The Region of Waterloo is touting increases in ridership, boardings and revenue since the ION got up and running, though you won't be able to notice them if you step onto a train today.
After an eleven-day strike in January of this year, the service had just a month and a half before ridership drastically decreased due to the pandemic.
As it stands, Grand River Transit is welcoming around 30 per cent of the riders that it would expect to at the moment.
Outside of the pandemic numbers, however, Regional officials are saying the ION system has led to increased usage based on numbers from last year.
Passenger revenue is up 8.4 per cent to $39,789,000 in 2019.

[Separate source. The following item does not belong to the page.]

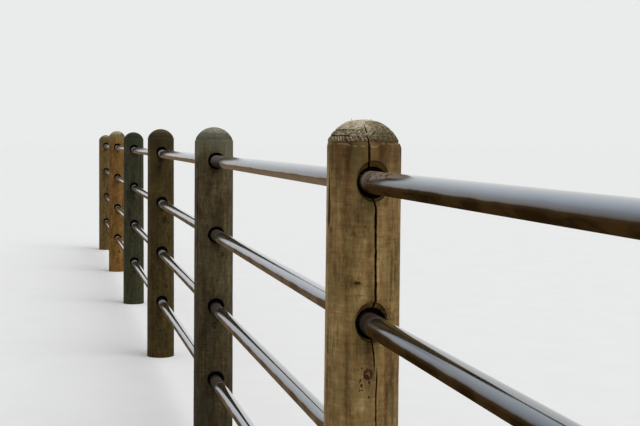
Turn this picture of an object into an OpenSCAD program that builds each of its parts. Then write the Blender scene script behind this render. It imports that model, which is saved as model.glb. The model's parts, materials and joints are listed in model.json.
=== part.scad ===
// Pipe rail fence: round timber posts with domed tops, drilled through for four
// level steel tubes. Sizes are in millimetres. X runs along the fence, Z is up, and
// the origin is on the ground at the axis of the middle post. Post 1 is the +X end.

/* [Fence] */
// Bays between posts
bays = 6; // [2:1:8]
// Distance from one post's axis to the next
bay_length = 2438; // [1500:1:3600]

/* [Posts] */
// Height of the lowest post above the ground
post_h = 1450; // [1420:1:1800]
// Diameter of a post just under its top
post_top_d = 170; // [120:1:220]
// Diameter of a post at the ground
post_base_d = 176; // [120:1:240]
// Height of the domed top
dome_h = 50; // [20:1:60]
// How far the dome's foot is cut in from the post's side
neck_step = 5; // [1:0.1:8]
// Height of the turned neck under the dome
neck_h = 5; // [2:0.5:15]

/* [Rails] */
// Outside diameter of a tube
tube_d = 50.8; // [38:0.1:60]
// Wall thickness of a tube
tube_wall = 3; // [1.5:0.1:5]
// Height of the lowest tube's axis
rail_low_z = 356; // [200:1:380]
// Height from one tube's axis to the next
rail_pitch = 317.5; // [200:0.5:320]
// Bays that one full length of tube spans
stock_bays = 3; // [1:1:4]
// How far the tubes run past the axis of each end post
rail_overhang = 200; // [130:1:400]

/* [Bores] */
// How much wider than the tube a post's bore is
bore_play = 20; // [12:0.1:25]
// Clearance under a tube that lies in a bore
seat_gap = 0.3; // [0.1:0.05:1]
// Height of the dished facing cut round each bore in the near side of a faced post
facing_h = 93; // [84:1:110]
// Width of a facing, which is less than its height because the post is round
facing_w = 77; // [74:1:90]
// How far a facing's centre sits above its bore's
facing_rise = 3.5; // [0:0.5:5]

/* [Hidden] */
$fn = 96;

rail_names = ["top_rail", "upper_rail", "lower_rail", "bottom_rail"];
// The first joint of each rail is one bay or two from the near end, so that
// neighbouring rails are never joined in the same post.
first_joint = [2, 1, 2, 1];
origin_post = floor(bays / 2) + 1;

// These lists have one entry a post and repeat on a longer fence.
post_tone = ["#857350", "#8a7450", "#4a4838", "#443723", "#33382b", "#6b4c26", "#5f5234"];
// How much taller than the lowest post each one stands
post_rise = [0, 0, 6, 17, 10, 35, 0];
// Turn of a plain post's drying checks about its axis
check_turn = [118, 0, -64, 152, 38, -121, 74];
// Posts whose bores have a facing on the near side
faced_posts = [2];
// How far a post's four bores sit below the line on which the tubes lie, top bore first.
// A tube hangs clear of a bore that sits low.
level = [0, 0, 0, 0];
bore_drop = [level, [10, 6.5, 0, 0], [8, 8, 0, 0], level, level, level, level];

post_top_r = post_top_d / 2;
post_base_r = post_base_d / 2;
neck_r = post_top_r - neck_step;
dome_r = (neck_r * neck_r + dome_h * dome_h) / (2 * dome_h);
tube_r = tube_d / 2;
bore_r = (tube_d + bore_play) / 2;
// How far a cutting shape runs past the timber that it cuts
past = 10;

function post_x(i) = (origin_post - i) * bay_length;
function in_turn(list, i) = list[(i - 1) % len(list)];
function top_z(i) = post_h + in_turn(post_rise, i);
function rim_z(i) = top_z(i) - dome_h;
function shoulder_z(i) = rim_z(i) - neck_h;
function side_r(i, z) = post_base_r + (post_top_r - post_base_r) * z / shoulder_z(i);
function is_faced(i) = len(search(i, faced_posts)) > 0;

// Rails count down from the top one, 0. A fraction is a height between two rails.
function rail_z(k) = rail_low_z + rail_pitch * (len(rail_names) - 1 - k);
function line_z(k) = rail_z(k) + bore_r - tube_r - seat_gap;
function bore_z(i, k) = line_z(k) - in_turn(bore_drop, i)[k];
// A facing is part of a sphere that meets the post's side at the facing's height and width.
function facing_x(i, k) =
    let (r = side_r(i, bore_z(i, k)), edge_x = sqrt(r * r - facing_w * facing_w / 4))
    facing_h * facing_h / 8 / (r - edge_x);
function facing_r(i, k) = sqrt(pow(facing_x(i, k) - side_r(i, bore_z(i, k)), 2) + facing_h * facing_h / 4);

// A drying check is [turn about the post's axis, depth, path], and a path point is
// [height, sideways offset, width].
split_depth = 34;
dome_split_depth = 42;
function faced_checks(i) = [
    [0, dome_split_depth,
        [[top_z(i) - 12, -14, 0.6], [top_z(i) - 22, -14, 2.4], [top_z(i) - 33, -13.6, 0.8]]],
    // From the dome down to the top bore
    [0, split_depth,
        [[top_z(i) - 36, -13.5, 1], [top_z(i) - 45, -12.5, 3.4], [rail_z(-0.16), -10.5, 4.2],
         [rail_z(0.03), -5, 4]]],
    // From the top bore to the next
    [0, split_depth,
        [[rail_z(0.03), -5, 4], [rail_z(0.15), 3, 3], [rail_z(0.18), 6, 4], [rail_z(0.5), 7, 4.2],
         [rail_z(0.83), 8, 4], [rail_z(0.93), 3, 3]]],
    // Below that bore, and the split that takes over beside it
    [0, split_depth,
        [[rail_z(1), 1, 3], [rail_z(1.11), -0.7, 2], [rail_z(1.18), 3, 2.6],
         [rail_z(1.27), 5.5, 2.4], [rail_z(1.33), 6.6, 0.8]]],
    [0, split_depth,
        [[rail_z(1.3), 12, 0.8], [rail_z(1.38), 12.5, 2.4], [rail_z(1.5), 9.6, 2.6],
         [rail_z(1.72), 11, 2.6], [rail_z(2.1), 9, 2.8], [rail_z(2.5), 12, 2],
         [rail_z(2.77), 11, 0.6]]],
    [-97, 20,
        [[rail_z(0.03), 2, 0.8], [rail_z(0.15), 0, 3], [rail_z(0.3), 1, 2.6], [rail_z(0.4), 0, 0.8]]]
];
function plain_checks(i) = [
    [in_turn(check_turn, i), split_depth,
        [[rail_z(-0.07), 0, 0.8], [rail_z(0.2), 3, 3], [rail_z(0.72), -2, 3.4],
         [rail_z(1.3), 2, 3], [rail_z(1.73), -1, 0.8]]],
    [in_turn(check_turn, i) + 157, 24,
        [[rail_z(1.45), 1, 0.6], [rail_z(1.8), -2, 2.4], [rail_z(2.3), 1, 2.8],
         [rail_z(2.7), -1, 0.6]]]
];

// Bays from the near end at which the lengths of rail k start and end
function joints(k) = concat([0], [for (b = [first_joint[k]:stock_bays:bays - 1]) b], [bays]);
function rail_node(k, j) = str(rail_names[k], "_", j);

// The post as turned: tapered side, stepped neck and spherical dome
module post_blank(i) {
    rotate_extrude() {
        polygon([[0, 0], [post_base_r, 0], [post_top_r, shoulder_z(i)],
                 [neck_r, shoulder_z(i)], [neck_r, rim_z(i)], [0, rim_z(i)]]);
        intersection() {
            translate([0, top_z(i) - dome_r]) circle(r = dome_r);
            translate([0, rim_z(i)]) square([neck_r + past, dome_h + past]);
        }
    }
}

// A thin radial cut that follows a path up the side of a post
module check_cut(check) {
    depth = check[1];
    path = check[2];
    outline = concat(
        [for (p = path) [p[1] - p[2] / 2, p[0]]],
        [for (n = [len(path) - 1:-1:0]) [path[n][1] + path[n][2] / 2, path[n][0]]]
    );
    rotate([0, 0, check[0]])
        translate([post_top_r - depth, 0, 0])
            rotate([90, 0, 90])
                linear_extrude(depth + abs(post_base_r - post_top_r) + past)
                    polygon(outline);
}

// Bore for rail k, with the facing on a faced post
module rail_hole(i, k) {
    reach = max(post_base_r, post_top_r) + past;
    translate([-reach, 0, bore_z(i, k)])
        rotate([0, 90, 0]) cylinder(r = bore_r, h = 2 * reach);
    if (is_faced(i))
        translate([facing_x(i, k), 0, bore_z(i, k) + facing_rise])
            sphere(r = facing_r(i, k));
}

module post(i) {
    color(in_turn(post_tone, i))
        translate([post_x(i), 0, 0])
            difference() {
                post_blank(i);
                for (check = is_faced(i) ? faced_checks(i) : plain_checks(i)) check_cut(check);
                for (k = [0:len(rail_names) - 1]) rail_hole(i, k);
            }
}

// Length j of rail k. Lengths butt in the middle of a post.
module rail(k, j) {
    starts = joints(k);
    near_x = post_x(1 + starts[j - 1]) + (j == 1 ? rail_overhang : 0);
    far_x = post_x(1 + starts[j]) - (j == len(starts) - 1 ? rail_overhang : 0);
    color("#b4b9c0")
        translate([far_x, 0, rail_z(k)])
            rotate([0, 90, 0])
                difference() {
                    cylinder(r = tube_r, h = near_x - far_x);
                    translate([0, 0, -past])
                        cylinder(r = tube_r - tube_wall, h = near_x - far_x + 2 * past);
                }
}

for (i = [1:bays + 1])
    post(i);
for (k = [0:len(rail_names) - 1]) for (j = [1:len(joints(k)) - 1])
    rail(k, j);
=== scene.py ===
"""Looks of a post and pipe rail fence: rough round timber posts and bright steel tubes.

Lengths are in metres. A post is made in its own coordinates, with the origin on its axis at the
ground, X along the fence and Z up. Angles go round the axis from +X towards +Y, and phi is the
angle from the dome's top, seen from the centre of its sphere.
"""
import json
import math

import bmesh
import bpy
import numpy as np
from mathutils import Matrix, Vector


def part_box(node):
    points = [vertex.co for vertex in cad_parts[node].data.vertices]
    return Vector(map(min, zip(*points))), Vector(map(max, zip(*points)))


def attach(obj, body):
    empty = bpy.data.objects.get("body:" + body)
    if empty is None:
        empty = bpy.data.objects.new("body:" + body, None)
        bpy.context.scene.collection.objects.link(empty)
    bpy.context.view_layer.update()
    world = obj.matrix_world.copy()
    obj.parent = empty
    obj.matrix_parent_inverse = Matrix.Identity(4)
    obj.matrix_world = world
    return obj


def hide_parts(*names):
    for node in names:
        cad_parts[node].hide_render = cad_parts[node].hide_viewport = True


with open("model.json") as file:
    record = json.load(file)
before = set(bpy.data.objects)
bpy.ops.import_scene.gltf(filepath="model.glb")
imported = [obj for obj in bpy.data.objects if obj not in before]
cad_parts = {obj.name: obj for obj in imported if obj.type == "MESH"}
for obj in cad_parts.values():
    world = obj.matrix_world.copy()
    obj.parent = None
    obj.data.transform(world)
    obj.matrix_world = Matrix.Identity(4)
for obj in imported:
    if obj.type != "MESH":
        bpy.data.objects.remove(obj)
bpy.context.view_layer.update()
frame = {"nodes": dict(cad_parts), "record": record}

# Camera, at the place and angle from which the fence was seen
CAMERA_AT = (7.386, -0.697, 1.399)
CAMERA_YAW = math.radians(13.34)
CAMERA_PITCH = math.radians(3.60)
CAMERA_ROLL = math.radians(0.55)
CAMERA_LENS = 64.28
SENSOR_WIDTH = 36

# Studio
KEY_FROM = (0.5, 0.35, 0.8)
KEY_ENERGY = 1.5
KEY_ANGLE = math.radians(50)
AMBIENT = (0.97, 0.98, 1.0, 1.0)
AMBIENT_STRENGTH = 0.62
FLOOR_HALF = 400

# Fence
FRONT_POST = 2
RAILS = ("top_rail", "upper_rail", "lower_rail", "bottom_rail")
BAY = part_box("post_1")[0].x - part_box("post_2")[0].x
RAIL_BOXES = [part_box(f"{rail}_1") for rail in RAILS]
RAIL_Z = [(low.z + high.z) / 2 for low, high in RAIL_BOXES]
RAIL_PITCH = RAIL_Z[0] - RAIL_Z[1]
SLOTS = {part["node"]: part["material_slot"] for part in frame["record"]["subparts"]}

# Tubes
TUBE_R = (RAIL_BOXES[0][1].z - RAIL_BOXES[0][0].z) / 2
TUBE_WALL = 0.003
TUBE_SIDES = 64
# Width of the broken edge at a tube's ends
TUBE_EDGE = 0.0006
TUBE_STEP = 0.3

# Posts as turned
POST_TOP_R = 0.085
NECK_R = 0.080
NECK_H = 0.005
DOME_H = 0.050
DOME_R = (NECK_R**2 + DOME_H**2) / (2 * DOME_H)
DOME_ANGLE = math.asin(NECK_R / DOME_R)
# Sizes of a post's cells: round the side, up the side and on the dome
CELLS = (0.0036, 0.012, 0.0022)
NEAR_CELLS = (0.0026, 0.0075, 0.00125)
# Height of the finer cells under the side's top edge
FINE_H = 0.045

# Wear of a post's side: width and length of the grain, and of the fine grain
GRAIN = (0.013, 0.20)
FINE_GRAIN = (0.0055, 0.06)
# How high up a flat fades in
FACET_FADE = 0.15
# A knot wider than this bulges. How far its middle dips, and how far the wood round it rises.
BULGING_KNOT = 0.005
KNOT_DIP = 0.0012
KNOT_RISE = 0.0008
# A knot narrower than this is dark right through
SMALL_KNOT = 0.006

# Distances up the dome from its foot at which the cutter's rows begin
DOME_ROWS = np.array([-0.004, 0.0136, 0.0294, 0.0450])
# Depth of the first row, and how much shallower the second is
ROW_DEPTH = 0.0030
ROW_STEP = 0.0010
# Torn strokes in each row: how many go round the dome, and how they lean
TICKS = 56
TICK_LEANS = np.array([-0.6, 0.7, 0.3])
TICK_DEPTH = 0.0006
NEAR_TICK_DEPTH = 0.0017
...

Boardings, or how many times people boarded any transit vehicle, are up 9.9 per cent to 28,675,600 in 2019.
Ridership, or how many trips people take with the GRT (transfers don't count as a "ride"), is up 4.3 per cent.
According to the report to council, the difference in ridership and boardings shows that more and more people are getting transfers to use the network of GRT vehicles.

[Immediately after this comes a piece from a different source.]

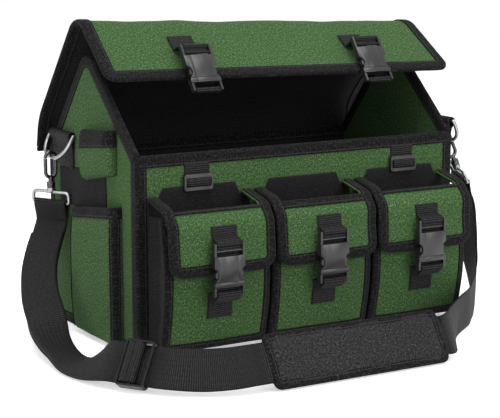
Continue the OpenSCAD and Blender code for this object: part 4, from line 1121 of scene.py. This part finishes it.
# %% Lid cloth, lining and tape
FOLD_START, FOLD_END = (0, 0.024, 0.381), (0, -0.018, 0.381)
lid_outer = lid_layer(1.0, 1.0)
lid_cells = (120, 90)
lid_pieces = [
    cloth("lid_canvas", None, "green_canvas", lid_cells, rounded_end(lid_outer), thick=2 * MM,
          hides=["lid_back_panel", "lid_front_panel"]),
    cloth("lid_lining", None, "black_lining", lid_cells, rounded_end(lid_layer(-1.1, 0.6)), thick=1.8 * MM,
          hides=["lid_back_panel", "lid_front_panel"]),
]
lid_panel = surface_of(lid_layer(0, 0.2), 2 * LID_X, LID_L, outward=-1)
lid_edge = rounded([(2 * LID_X, 4), (2 * LID_X, LID_L), (0, LID_L), (0, 4)], [0, LID_CORNER, LID_CORNER, 0])
lid_pieces.append(bind("lid_tape", None, lid_edge, lid_panel, LID_T, width=13, cells=260,
                       hides=["lid_back_binding", "lid_front_binding"]))
for piece in lid_pieces:
    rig.blend(piece, "lid_back", "lid_front", FOLD_START, FOLD_END)


def place_bead(a, b):
    turn = 2 * math.pi * b
    reach = BEAD_R + ripple(a * 480, b * 9, 1, 25, 0.3)
    y, z = PIN[0] + reach * math.cos(turn), PIN[1] + reach * math.sin(turn)
    return Vector((2 * LID_X * (a - 0.5), y, z)) * MM


cloth("lid_bead", "lid_back", "binding_tape", (120, 14), place_bead, near_edge=True)
print("lid", round(LID_L), "mm from seam to edge")

# %% [markdown]
# ### Lid straps
# Each of the lid's two straps is sewn down on the front slope, stands off the cloth a little, passes round the
# buckle's top bar and ends behind it. It has to lie on the real cloth, so each sewn point asks the lid how far it
# slumps and swells there. The buckle hangs on a joint of its own, and so its short tail rides on the buckle.

# %% Lid straps and the tails of their buckles
lid_fall, lid_out = Vector((-0.7923, -0.6101)), Vector((-0.6101, 0.7923))
lid_edge_spot = Vector((-90.0, 326.0))
lid_bar = Vector((-75.87, 363.38))
buckle_fall = math.radians(56)
down_strap = Vector((-math.cos(buckle_fall), -math.sin(buckle_fall)))
behind = Vector((down_strap.y, -down_strap.x))
tail_bar = Vector((-92.71, 338.43)) + down_strap * 30.1
first_turn = math.degrees(buckle_fall)
over = [Vector(spot) for spot in round_bar(lid_bar, BAR_R, first_turn + 20, first_turn + 180)]
under = [lid_bar + down_strap * d + behind * g for d, g in ((3.8, -0.6), (6.2, 0.2), (8.6, 1.4), (11.5, 3.2))]
for side, name in ((-1, "left"), (1, "right")):
    x = side * 125
    sewn = []
    for d in (70, 62, 54, 47):
        sag = slump(x, LID_L - d)
        swell = max(0, max(ripple(x + k, LID_L - d, 2, 75, 3.2) for k in (-14, 0, 14)) * 0.8)
        sewn.append(lid_edge_spot - lid_fall * d + lid_out * (LID_T / 2 + 1.4 + swell) + Vector((sag.y, sag.z)))
    strap_yz(f"lid_{name}_web", "lid_front", x, [*sewn, *over, *under], hides=["lid_straps"])
    strap_yz(f"lid_{name}_tail_web", f"lid_{name}_buckle", x, round_bar(tail_bar, BAR_R, 60, 400, 24),
             hides=[f"lid_{name}_tail"])
print("lid straps")

# %% [markdown]
# ## The shoulder strap
# The strap hangs from a hook at each end, turns onto its edge and lies round the front of the bag. Its route is
# a list of points with the direction across the strap at each, and a smooth curve runs through both.

# %% The two ends of the strap
STRAP_W = 48.0
LEFT_TURN, RIGHT_TURN, RIGHT_OUT = math.radians(60), math.radians(72), math.radians(25)
LEFT_EYE, RIGHT_EYE = Vector((-249.42, 80, 145.55)), Vector((279.93, -90, 160.32))
left_down, right_down = Vector((0, 0, -1)), Vector((math.sin(RIGHT_OUT), 0, -math.cos(RIGHT_OUT)))
left_across = Vector((math.cos(LEFT_TURN), -math.sin(LEFT_TURN), 0))
right_across = Vector((-math.cos(RIGHT_TURN) * math.cos(RIGHT_OUT), -math.sin(RIGHT_TURN),
                       -math.cos(RIGHT_TURN) * math.sin(RIGHT_OUT)))
left_front, right_front = left_down.cross(left_across), right_across.cross(right_down)
LEFT_END = ("left", LEFT_EYE, left_down, left_across, left_front)
RIGHT_END = ("right", RIGHT_EYE, right_down, right_across, right_front)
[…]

In the same report, it's noted that there are still struggles with the electronic fare management system, and staff are continuing to work on reliability.
They also listed the largest delay to the ION train system in transit as collisions, though those are on the decline. The number of collisions peaked in September with 30 total.

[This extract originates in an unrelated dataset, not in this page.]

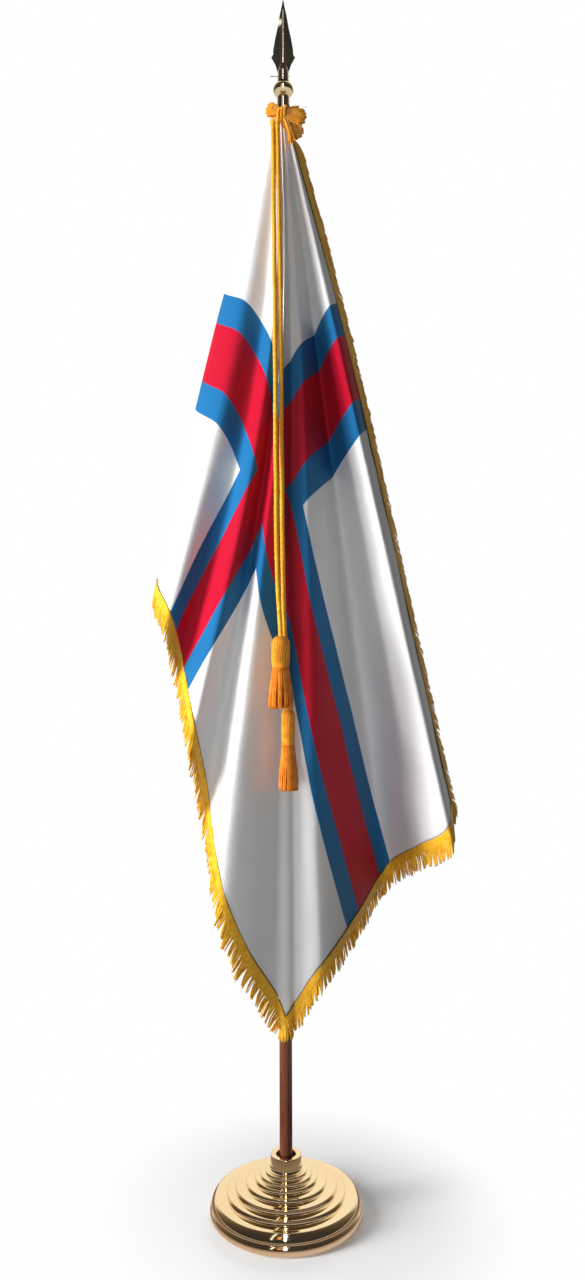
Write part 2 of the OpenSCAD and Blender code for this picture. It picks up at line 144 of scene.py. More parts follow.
def spline(points, steps):
    """Points of a smooth curve through a route."""
    p = [Vector(q) for q in points]
    out = []
    for i in range(len(p) - 1):
        a, b, c, d = p[max(0, i - 1)], p[i], p[i + 1], p[min(len(p) - 1, i + 2)]
        for s in range(steps):
            t = s / steps
            out.append(0.5 * (2 * b + (c - a) * t + (2 * a - 5 * b + 4 * c - d) * t * t
                              + (3 * b - a - 3 * c + d) * t ** 3))
    return out + [p[-1]]


# ---------------------------------------------------------------- materials

class Nodes:
    """A material's node tree, built one node at a time."""

    def __init__(self, name):
        self.material = bpy.data.materials.new(name)
        self.material.use_nodes = True
        self.tree = self.material.node_tree
        self.shader = self.tree.nodes["Principled BSDF"]

    def node(self, kind, settings=None, **inputs):
        n = self.tree.nodes.new("ShaderNode" + kind)
        for key, value in (settings or {}).items():
            setattr(n, key, value)
        for key, value in inputs.items():
            numbered = key[0] == "i" and key[1:].isdigit()
            socket = n.inputs[int(key[1:])] if numbered else n.inputs[key]
            self.put(socket, value)
        return n

    def put(self, socket, value):
        if isinstance(value, bpy.types.NodeSocket):
            self.tree.links.new(value, socket)
        else:
            socket.default_value = value

    def math(self, operation, a, b=0.0, c=0.0):
        return self.node("Math", {"operation": operation}, i0=a, i1=b, i2=c).outputs[0]

    def ramp(self, factor, stops):
        n = self.node("ValToRGB", i0=factor)
        elements = n.color_ramp.elements
        while len(elements) < len(stops):
            elements.new(1.0)
        for element, (at, color) in zip(elements, stops):
            element.position = at
            element.color = (*color, 1)
        return n.outputs[0]

    def tinted(self, color, tint):
        """One colour multiplied by another."""
        settings = {"data_type": "RGBA", "blend_type": "MULTIPLY"}
        return self.node("Mix", settings, i0=1.0, i6=color, i7=tint).outputs[2]

    def object_point(self):
        return self.node("TexCoord").outputs["Object"]

    def stretched(self, scale):
        return self.node("Mapping", Vector=self.object_point(), Scale=scale).outputs[0]

    def noise(self, scale, vector=None, detail=3.0, roughness=0.5):
        return self.node("TexNoise", Vector=vector or self.object_point(), Scale=scale,
                         Detail=detail, Roughness=roughness).outputs["Fac"]

    def bump(self, height, distance, strength=1.0, normal=None):
        n = self.node("Bump", Height=height, Distance=distance, Strength=strength)
        if normal:
            self.put(n.inputs["Normal"], normal)
        return n.outputs[0]

    def finish(self, **inputs):
        for key, value in inputs.items():
            self.put(self.shader.inputs[key.replace("_", " ")], value)
        return self.material


def brass(name, light, dark, rough, spots):
    """Polished brass: the colour drifts between two tones, with fine buffing and faint dull spots."""
    m = Nodes(name)
    drift = m.noise(6.0, detail=4)
    color = m.ramp(drift, [(0.3, dark), (0.65, light)])
    fine = m.noise(220.0, detail=2)
    rough_map = m.math("MULTIPLY_ADD", m.noise(35.0, detail=5), spots, rough)
    return m.finish(Base_Color=color, Metallic=1.0, Roughness=rough_map,
                    Normal=m.bump(fine, 0.00003, 0.4))


def steel():
    m = Nodes("zinc_steel")
    lines = m.noise(90.0, m.stretched((1, 1, 14)), detail=4)
    color = m.ramp(m.noise(60.0), [(0.35, (0.45, 0.46, 0.48)), (0.7, (0.66, 0.67, 0.69))])
    rough = m.math("MULTIPLY_ADD", lines, 0.25, 0.25)
    return m.finish(Base_Color=color, Metallic=1.0, Roughness=rough, Normal=m.bump(lines, 0.0001, 0.3))


def iron():
    m = Nodes("ballast_iron")
    grit = m.noise(260.0, detail=6, roughness=0.7)
    color = m.ramp(m.noise(25.0), [(0.3, (0.03, 0.03, 0.032)), (0.7, (0.075, 0.072, 0.07))])
    return m.finish(Base_Color=color, Metallic=0.6, Roughness=0.72, Normal=m.bump(grit, 0.0006, 0.7))


def felt():
    m = Nodes("felt")
    fibres = m.noise(900.0, detail=6, roughness=0.8)
    color = m.ramp(m.noise(120.0, detail=5), [(0.3, (0.012, 0.03, 0.014)), (0.75, (0.03, 0.06, 0.03))])
    return m.finish(Base_Color=color, Roughness=0.95, Sheen_Weight=0.4,
                    Normal=m.bump(fibres, 0.0005, 0.8))


def plastic():
    m = Nodes("reducer_plastic")
    color = m.ramp(m.noise(50.0), [(0.3, (0.008, 0.007, 0.006)), (0.7, (0.02, 0.018, 0.015))])
    return m.finish(Base_Color=color, Roughness=0.5, Normal=m.bump(m.noise(600.0), 0.0001, 0.4))


def wood():
    """Stained straight-grained wood under satin varnish."""
    m = Nodes("stained_wood")
    grain = m.noise(28.0, m.stretched((9, 9, 0.35)), detail=8, roughness=0.65)
    pores = m.noise(120.0, m.stretched((12, 12, 0.5)), detail=3)
    color = m.ramp(grain, [(0.28, (0.060, 0.016, 0.008)), (0.5, (0.16, 0.045, 0.02)),
                           (0.72, (0.27, 0.09, 0.04))])
    dark = m.ramp(pores, [(0.30, (0.45, 0.4, 0.4)), (0.42, (1, 1, 1))])
    return m.finish(Base_Color=m.tinted(color, dark), Roughness=m.math("MULTIPLY_ADD", grain, 0.2, 0.26),
                    Coat_Weight=0.5, Coat_Roughness=0.12, Normal=m.bump(pores, 0.0003, 0.35))


def leather():
    m = Nodes("tab_leather")
    cells = m.node("TexVoronoi", Vector=m.object_point(), Scale=900.0).outputs["Distance"]
    color = m.ramp(m.noise(60.0), [(0.3, (0.08, 0.03, 0.012)), (0.7, (0.17, 0.07, 0.03))])
    return m.finish(Base_Color=color, Roughness=0.55, Normal=m.bump(cells, 0.0003, 0.5))


def canvas():
    m = Nodes("sleeve_canvas")
    warp = m.noise(700.0, m.stretched((1, 1, 0.2)))
    weft = m.noise(700.0, m.stretched((0.2, 0.2, 1)))
    weave = m.math("MULTIPLY", warp, weft)
    color = m.ramp(m.noise(30.0), [(0.3, (0.70, 0.70, 0.68)), (0.7, (0.82, 0.82, 0.80))])
    return m.finish(Base_Color=color, Roughness=0.85, Sheen_Weight=0.2, Normal=m.bump(weave, 0.0003, 0.6))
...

Some construction improvements are planned for several stations throughout the region to be completed this year or next, you can find that list in the report.
The next step for the Region is to continue the Stage 2 ION extension from Kitchener to Cambridge, preparing a preliminary business case for the project, going through public review and applying for Provincial and Federal funding.
This year, the Region has budgeted around $2.1 million for the Stage 2 Environmental Assessment, along with another $1.35 million in 2021.